In other words, NMFS will look at possible effects of what people may do to sharks and the environment under possible alternatives instead of worrying about catch shares. NMFS says it plans to release the assessment this September. If you have questions, contact LeAnn Hogan, 1315 East-West Hwy., Silver Spring, Md. 20910, (301) 427-8503, fax: (727) 824-5398.

NMFS says it received may public comments in response to its 2011 announcement suggesting catch shares and an impact statement. Commenters opposed the idea of catch shares for Atlantic sharks. Also, shark fishing has changed and so has fishery management since then. So NMFS decided to reconsider the idea of catch shares as a management tool, which it had planned to do in an environmental impact statement. (It will not rule out the possibility of using them at some future date, though.) But for now, it wants to consider short-term management tactics instead.

NMFS figures its alternative strategy will better help the Atlantic fishing industry.

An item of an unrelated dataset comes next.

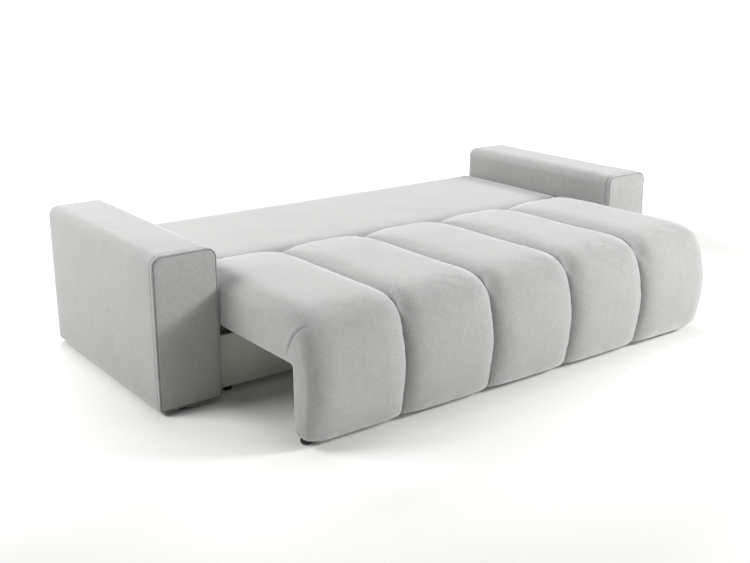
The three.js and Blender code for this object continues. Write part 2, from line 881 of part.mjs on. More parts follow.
function backPad() {
  const rings = [];
  for (const share of back_roll_shares) {
    const shrink = back_edge_radius * (1 - Math.sqrt(1 - (1 - share) ** 2));
    rings.push({ x: -back_half + back_edge_radius * share, points: backOutline(shrink) });
  }
  for (const share of back_roll_shares.slice().reverse()) {
    const shrink = back_edge_radius * (1 - Math.sqrt(1 - (1 - share) ** 2));
    rings.push({ x: back_half - back_edge_radius * share, points: backOutline(shrink) });
  }
  const pad = loftAcross(rings);
  const reach = back_frame_half + seat_gap;
  const front = back_frame_front - seat_gap;
  const rear = back_frame_rear + seat_gap;
  const rail_room = back_rail_width + 2 * seat_gap;
  const high = back_frame_high + seat_gap;
  const low = back_under - overrun;
  const rooms = [
    block([-reach, reach], [front, rear], [low, back_frame_low]),
    block([-reach, reach], [front, front + rail_room], [low, high]),
    block([-reach, reach], [rear - rail_room, rear], [low, high]),
    block([-reach, -reach + rail_room], [front, rear], [low, high]),
    block([reach - rail_room, reach], [front, rear], [low, high]),
  ];
  const windows = sides.flatMap((side) => [
    block(
      [fromArm(side, 0), fromArm(side, bracket_offset + bracket_thickness + seat_gap)],
      [pivot_y - bracket_corner - seat_gap, pivot_y - bracket_corner + bracket_length + seat_gap],
      [pivot_z + bracket_corner - bracket_height - seat_gap, pivot_z + bracket_corner + seat_gap],
    ),
    rodAcross(
      [fromArm(side, 0), fromArm(side, bracket_offset + bracket_thickness + seat_gap)],
      pivot_y + stud_distance,
      pivot_z - stud_drop,
      stud_radius + seat_gap,
      pin_steps,
    ),
  ]);
  return cut(pad, [...rooms, ...windows]);
}

// The bracket on the backrest frame's side, with the follower pin riveted into it
function backBracket(side) {
  const low = [pivot_y - bracket_corner, pivot_z + bracket_corner - bracket_height];
  const high = [low[0] + bracket_length, pivot_z + bracket_corner];
  const corner = bracket_corner;
  const near = fromArm(side, bracket_offset);
  const far = fromArm(side, bracket_offset + bracket_thickness);
  const leaf = platePiece(roundedOutline(low, high, [corner, corner, corner, corner]), [near, far]);
  const bore = rodAcross(
    [fromArm(side, bracket_offset - overrun), fromArm(side, bracket_offset + bracket_thickness + overrun)],
    pivot_y,
    pivot_z,
    pin_radius + pin_clearance,
    pin_steps,
  );
  const pin = pinPiece(side, pivot_y + guide_pin_spacing, pivot_z);
  return join([cut(leaf, [bore]), pin]);
}

// A pin through the guide plate, with its head in the hollow behind the plate
function pinPiece(side, y, z) {
  const head_outer = seat_gap + plate_thickness + seat_gap;
  const head_span = [fromArm(side, -head_outer), fromArm(side, -head_outer - pin_head_thickness)];
  const shank_reach = bracket_offset + bracket_thickness;
  const shank_span = [fromArm(side, -head_outer - seat_gap), fromArm(side, shank_reach)];
  const head = rodAcross(head_span, y, z, pin_head_radius, pin_steps);
  const shank = rodAcross(shank_span, y, z, pin_radius, pin_steps);
  return join([head, shank]);
}

function restStud(side) {
  return rodAcross(
    [fromArm(side, stud_tip), fromArm(side, bracket_offset + bracket_thickness)],
    pivot_y + stud_distance,
    pivot_z - stud_drop,
    stud_radius,
    pin_steps,
  );
}

function addBackrest() {
  add("back_pad", backPad(), velvet);
  const half = back_frame_half;
  const length = [back_frame_front, back_frame_rear];
  add("back_rear_board", block([-half, half], length, [back_under, back_under + back_rear_board]), board);
  const frame_z = [back_frame_low, back_frame_high];
  const width = back_rail_width;
  add("back_lower_rail", block([-half, half], [length[0], length[0] + width], frame_z), timber);
  add("back_upper_rail", block([-half, half], [length[1] - width, length[1]], frame_z), timber);
  const side_span = [length[0] + width + seat_gap, length[1] - width - seat_gap];
  for (const side of sides) {
    const rail_piece = block([side.sign * half, side.sign * (half - width)], side_span, frame_z);
    add(`back_${side.name}_rail`, rail_piece, timber);
    add(`${side.name}_back_bracket`, backBracket(side), steel);
    add(`${side.name}_pivot_pin`, pinPiece(side, pivot_y, pivot_z), bright_steel);
    add(`${side.name}_rest_stud`, restStud(side), bright_steel);
    add(`${side.name}_drive_fork`, driveFork(side), steel);
  }
}

addArms();
addGuides();
addLinenBox();
addRollers();
addSeat();
addBackrest();

export default sofa;
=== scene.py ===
import json
import math

import bmesh
import bpy
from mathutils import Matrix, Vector, noise


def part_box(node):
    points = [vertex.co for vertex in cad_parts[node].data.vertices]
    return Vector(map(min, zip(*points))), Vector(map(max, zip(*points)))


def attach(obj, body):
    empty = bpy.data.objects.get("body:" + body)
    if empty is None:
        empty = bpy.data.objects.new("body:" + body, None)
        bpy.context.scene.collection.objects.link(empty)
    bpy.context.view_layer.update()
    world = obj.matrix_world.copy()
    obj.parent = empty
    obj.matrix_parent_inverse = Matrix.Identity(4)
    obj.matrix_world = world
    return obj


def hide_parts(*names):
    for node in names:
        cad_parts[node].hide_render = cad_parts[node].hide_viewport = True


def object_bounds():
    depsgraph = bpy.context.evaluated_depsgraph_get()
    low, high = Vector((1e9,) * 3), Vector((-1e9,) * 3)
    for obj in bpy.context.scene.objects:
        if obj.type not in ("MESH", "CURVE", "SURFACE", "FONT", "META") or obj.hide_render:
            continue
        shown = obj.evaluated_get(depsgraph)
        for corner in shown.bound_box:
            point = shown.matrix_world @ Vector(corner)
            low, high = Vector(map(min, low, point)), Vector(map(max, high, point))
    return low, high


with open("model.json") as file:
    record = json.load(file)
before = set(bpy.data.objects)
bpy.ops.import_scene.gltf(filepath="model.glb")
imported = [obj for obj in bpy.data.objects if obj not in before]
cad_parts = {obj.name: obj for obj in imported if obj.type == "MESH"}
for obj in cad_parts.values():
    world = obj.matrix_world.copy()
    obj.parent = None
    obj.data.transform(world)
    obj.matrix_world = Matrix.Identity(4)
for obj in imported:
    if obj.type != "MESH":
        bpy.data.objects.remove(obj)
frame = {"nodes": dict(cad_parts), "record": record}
cad_low, cad_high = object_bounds()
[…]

So it plans to develop a short-term strategy to manage the fisheries that allow as much catch as possible while simultaneously rebuilding overfished stocks and ending overfishing. It will propose its ideas for public comment before implementing them.

The agency says it does not think its plans will alter the environment too much. Therefore, it determined that a simpler environmental assessment of its possible actions, instead of a more complected environmental impact statement, will do the trick. Some sort of environmental analysis is required under the National Environmental Policy Act. The fisheries are managed under the Magnuson-Stevens Act.